To live in a society that imprisons individuals for making a reasoned criticism of a national institution is unfathomable. The West has become so used to living in a society in which institutional accountability and transparency are a core tenet, and it takes examples such as Rajab’s to illuminate how fortunate Westerners are, and how important these values are.
Nabeel Rajab is also far from the only activist blogger silenced since the Arab uprisings. Raif Badawi was arrested in Saudi Arabia in 2012 for ‘insulting Islam through electronic channels’. Convicted in 2013, Badawi had his sentenced upgraded in 2014 to seven years imprisonment, a fine, and 1000 lashes.
Badawi’s crime was to write about the role of religion in the activities of the state: “No religion at all has any connection to mankind’s civic progress… the codes governing the administration of the state can hardly be derived from religion.”
Whether one agrees with Badawi or not, the fact is that an individual is suffering in a Saudi Arabian jail for essentially advocating the separation of Church and State. In present-day Saudi Arabia, an individual can find themselves imprisoned for postulating the same concept that John Locke did in A Letter Concerning Toleration, way back in 1689.
The plight of activists like Rajab and Badawi are critical in the contemporary battle of ideas in the Arab world. In the fight between freedom and authoritarianism, between democracy and theocracy, the writings of activist bloggers are crucial. They can be spread to wider society through social media, and largely escape the censorship of the state.

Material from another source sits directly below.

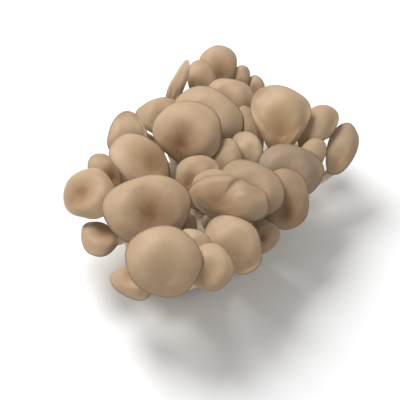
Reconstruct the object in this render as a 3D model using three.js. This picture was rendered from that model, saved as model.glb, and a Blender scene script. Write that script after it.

The Arab uprisings of 2011 have come and gone, but the broader struggle for liberties and freedoms in the Arab world has far from disappeared. While they are not the only players in the field, the activist bloggers of the Arab world are a rare and precious breed.
Principled and ultimately fearless, these individuals deserve to be supported. If the Western defenders of free speech and individual freedoms care about the universality of these admirable liberal values, then the plight of the Arab bloggers should be one of their foremost priorities.